### Given problem
A line counts if it contains the word "Identity" at least once. State how many such lines the records contain, giving the number alone.

### Records supplied
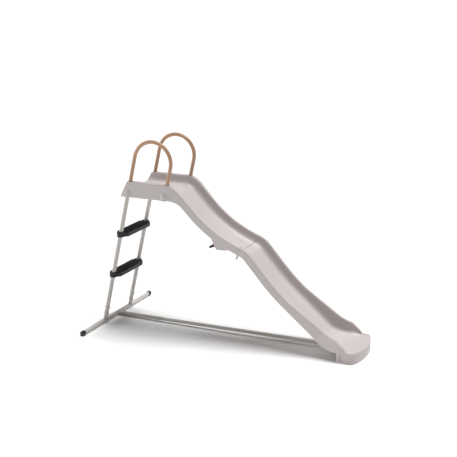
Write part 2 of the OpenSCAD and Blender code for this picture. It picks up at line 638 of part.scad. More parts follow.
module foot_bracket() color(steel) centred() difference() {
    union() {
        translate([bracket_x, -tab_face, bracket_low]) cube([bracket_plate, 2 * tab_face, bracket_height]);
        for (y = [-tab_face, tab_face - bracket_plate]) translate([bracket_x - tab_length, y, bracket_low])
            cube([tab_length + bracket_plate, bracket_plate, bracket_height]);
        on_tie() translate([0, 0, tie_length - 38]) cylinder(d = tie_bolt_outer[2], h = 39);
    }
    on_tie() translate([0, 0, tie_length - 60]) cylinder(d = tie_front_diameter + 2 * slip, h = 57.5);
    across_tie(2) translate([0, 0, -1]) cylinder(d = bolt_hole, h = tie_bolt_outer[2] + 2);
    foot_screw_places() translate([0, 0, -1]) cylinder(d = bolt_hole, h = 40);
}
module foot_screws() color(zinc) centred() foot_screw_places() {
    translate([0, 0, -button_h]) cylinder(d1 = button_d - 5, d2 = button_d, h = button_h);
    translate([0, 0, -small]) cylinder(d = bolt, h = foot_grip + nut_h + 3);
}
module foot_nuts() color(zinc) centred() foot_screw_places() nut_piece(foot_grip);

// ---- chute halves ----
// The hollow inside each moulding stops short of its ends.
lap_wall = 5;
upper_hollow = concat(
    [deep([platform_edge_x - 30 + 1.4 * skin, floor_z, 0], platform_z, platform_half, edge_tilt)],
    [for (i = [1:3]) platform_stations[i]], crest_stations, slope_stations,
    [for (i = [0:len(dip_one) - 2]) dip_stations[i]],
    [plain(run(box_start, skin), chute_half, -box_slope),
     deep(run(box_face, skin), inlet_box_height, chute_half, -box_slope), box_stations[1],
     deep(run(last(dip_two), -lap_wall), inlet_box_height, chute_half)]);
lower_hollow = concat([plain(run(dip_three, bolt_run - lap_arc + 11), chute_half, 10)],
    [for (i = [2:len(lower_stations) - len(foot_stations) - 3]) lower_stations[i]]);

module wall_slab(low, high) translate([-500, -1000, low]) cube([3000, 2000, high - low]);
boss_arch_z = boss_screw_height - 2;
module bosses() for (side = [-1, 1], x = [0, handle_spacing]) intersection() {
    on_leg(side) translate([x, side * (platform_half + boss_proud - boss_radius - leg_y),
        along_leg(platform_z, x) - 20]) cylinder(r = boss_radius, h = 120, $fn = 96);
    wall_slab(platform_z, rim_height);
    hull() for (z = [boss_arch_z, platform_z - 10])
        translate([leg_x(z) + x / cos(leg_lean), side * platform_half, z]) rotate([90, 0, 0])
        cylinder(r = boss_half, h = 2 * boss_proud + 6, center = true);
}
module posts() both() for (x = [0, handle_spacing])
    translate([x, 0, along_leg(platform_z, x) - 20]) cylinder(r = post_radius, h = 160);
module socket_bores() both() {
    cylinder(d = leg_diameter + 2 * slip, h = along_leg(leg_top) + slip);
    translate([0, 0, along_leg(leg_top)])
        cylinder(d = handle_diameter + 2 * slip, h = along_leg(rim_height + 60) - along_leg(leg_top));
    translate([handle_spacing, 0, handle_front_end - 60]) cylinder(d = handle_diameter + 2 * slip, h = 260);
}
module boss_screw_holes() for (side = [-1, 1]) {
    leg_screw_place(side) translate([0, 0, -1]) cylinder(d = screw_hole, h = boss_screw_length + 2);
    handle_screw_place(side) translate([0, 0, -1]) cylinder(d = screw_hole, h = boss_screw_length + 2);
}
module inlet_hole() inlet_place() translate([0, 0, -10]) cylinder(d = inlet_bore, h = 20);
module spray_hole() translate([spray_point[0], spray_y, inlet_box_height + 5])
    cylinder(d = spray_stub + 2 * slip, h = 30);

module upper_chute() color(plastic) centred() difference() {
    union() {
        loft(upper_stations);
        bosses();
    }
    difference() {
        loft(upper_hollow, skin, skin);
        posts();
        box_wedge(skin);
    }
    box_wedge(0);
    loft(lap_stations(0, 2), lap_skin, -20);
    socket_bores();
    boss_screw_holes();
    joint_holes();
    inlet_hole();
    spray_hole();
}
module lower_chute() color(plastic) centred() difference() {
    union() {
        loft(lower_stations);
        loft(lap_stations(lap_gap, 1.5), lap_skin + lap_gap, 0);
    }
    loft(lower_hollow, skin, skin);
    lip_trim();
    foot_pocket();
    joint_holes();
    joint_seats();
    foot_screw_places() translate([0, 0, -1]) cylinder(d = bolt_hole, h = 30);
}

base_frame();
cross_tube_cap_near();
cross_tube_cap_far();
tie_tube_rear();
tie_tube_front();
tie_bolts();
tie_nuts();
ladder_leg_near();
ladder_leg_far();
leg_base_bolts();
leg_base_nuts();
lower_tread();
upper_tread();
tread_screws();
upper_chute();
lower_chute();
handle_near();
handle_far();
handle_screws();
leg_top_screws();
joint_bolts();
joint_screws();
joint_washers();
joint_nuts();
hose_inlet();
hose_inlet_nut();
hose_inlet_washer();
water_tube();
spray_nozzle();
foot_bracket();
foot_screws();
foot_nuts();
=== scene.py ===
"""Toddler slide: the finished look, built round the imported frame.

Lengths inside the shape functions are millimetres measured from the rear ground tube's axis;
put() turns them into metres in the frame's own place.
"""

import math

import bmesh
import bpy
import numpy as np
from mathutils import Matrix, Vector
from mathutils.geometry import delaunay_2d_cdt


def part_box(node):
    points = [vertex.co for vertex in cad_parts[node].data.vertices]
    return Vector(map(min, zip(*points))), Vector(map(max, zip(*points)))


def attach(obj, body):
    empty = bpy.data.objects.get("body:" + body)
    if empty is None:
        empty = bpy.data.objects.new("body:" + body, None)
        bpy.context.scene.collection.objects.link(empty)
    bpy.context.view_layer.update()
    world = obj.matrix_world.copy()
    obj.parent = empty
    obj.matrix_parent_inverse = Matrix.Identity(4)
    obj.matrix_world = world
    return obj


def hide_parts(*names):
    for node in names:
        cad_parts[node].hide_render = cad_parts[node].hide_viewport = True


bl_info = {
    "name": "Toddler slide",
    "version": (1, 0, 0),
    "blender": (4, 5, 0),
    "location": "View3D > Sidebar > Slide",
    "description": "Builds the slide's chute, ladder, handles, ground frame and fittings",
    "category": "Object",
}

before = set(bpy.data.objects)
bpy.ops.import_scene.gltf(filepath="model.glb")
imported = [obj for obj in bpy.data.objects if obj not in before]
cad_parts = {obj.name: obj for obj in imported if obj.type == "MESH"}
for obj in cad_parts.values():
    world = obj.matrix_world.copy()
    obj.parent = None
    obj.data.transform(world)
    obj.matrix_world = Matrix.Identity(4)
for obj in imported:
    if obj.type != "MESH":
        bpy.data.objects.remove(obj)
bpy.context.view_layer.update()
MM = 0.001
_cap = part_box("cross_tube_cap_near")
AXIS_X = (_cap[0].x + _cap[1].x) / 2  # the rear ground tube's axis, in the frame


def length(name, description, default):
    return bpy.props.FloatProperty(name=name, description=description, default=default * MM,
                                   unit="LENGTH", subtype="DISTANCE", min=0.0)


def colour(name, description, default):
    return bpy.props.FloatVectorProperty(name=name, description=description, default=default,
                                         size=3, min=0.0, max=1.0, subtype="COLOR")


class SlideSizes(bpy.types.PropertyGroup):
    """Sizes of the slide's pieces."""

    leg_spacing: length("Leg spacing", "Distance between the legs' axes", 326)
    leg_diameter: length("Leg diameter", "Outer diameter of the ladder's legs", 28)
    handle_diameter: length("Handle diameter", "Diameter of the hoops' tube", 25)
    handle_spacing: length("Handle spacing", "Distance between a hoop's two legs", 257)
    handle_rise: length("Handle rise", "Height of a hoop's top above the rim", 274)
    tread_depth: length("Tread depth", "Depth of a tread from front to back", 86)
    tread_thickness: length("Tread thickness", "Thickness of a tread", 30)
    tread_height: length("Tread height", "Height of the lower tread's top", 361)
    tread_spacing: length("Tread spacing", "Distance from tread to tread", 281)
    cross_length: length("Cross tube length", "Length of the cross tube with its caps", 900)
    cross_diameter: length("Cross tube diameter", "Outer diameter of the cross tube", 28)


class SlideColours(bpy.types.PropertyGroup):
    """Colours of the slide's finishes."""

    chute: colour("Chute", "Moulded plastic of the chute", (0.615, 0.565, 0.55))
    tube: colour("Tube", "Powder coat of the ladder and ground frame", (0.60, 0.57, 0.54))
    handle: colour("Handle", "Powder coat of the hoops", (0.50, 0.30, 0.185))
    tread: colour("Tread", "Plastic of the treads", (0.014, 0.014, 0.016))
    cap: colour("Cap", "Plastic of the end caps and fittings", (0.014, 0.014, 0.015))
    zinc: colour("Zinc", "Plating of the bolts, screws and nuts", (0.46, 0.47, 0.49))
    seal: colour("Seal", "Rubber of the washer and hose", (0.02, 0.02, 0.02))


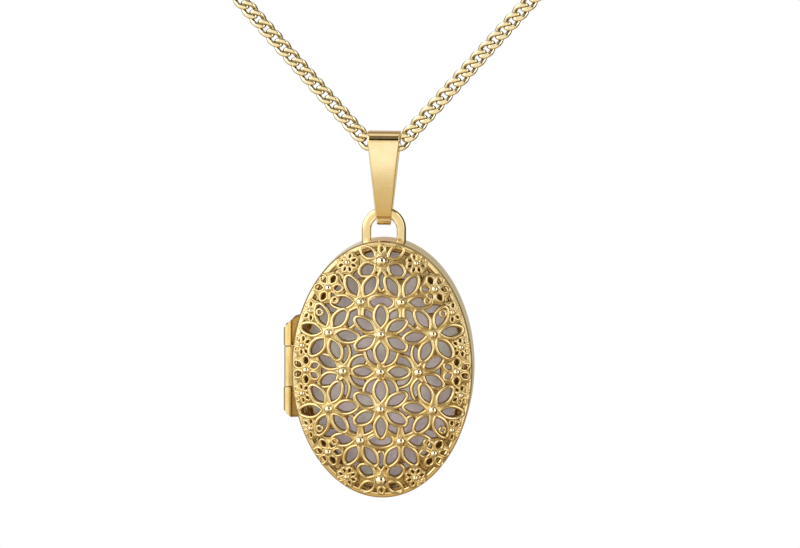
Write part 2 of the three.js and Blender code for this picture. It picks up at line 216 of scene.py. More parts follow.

### Answer to this problem
2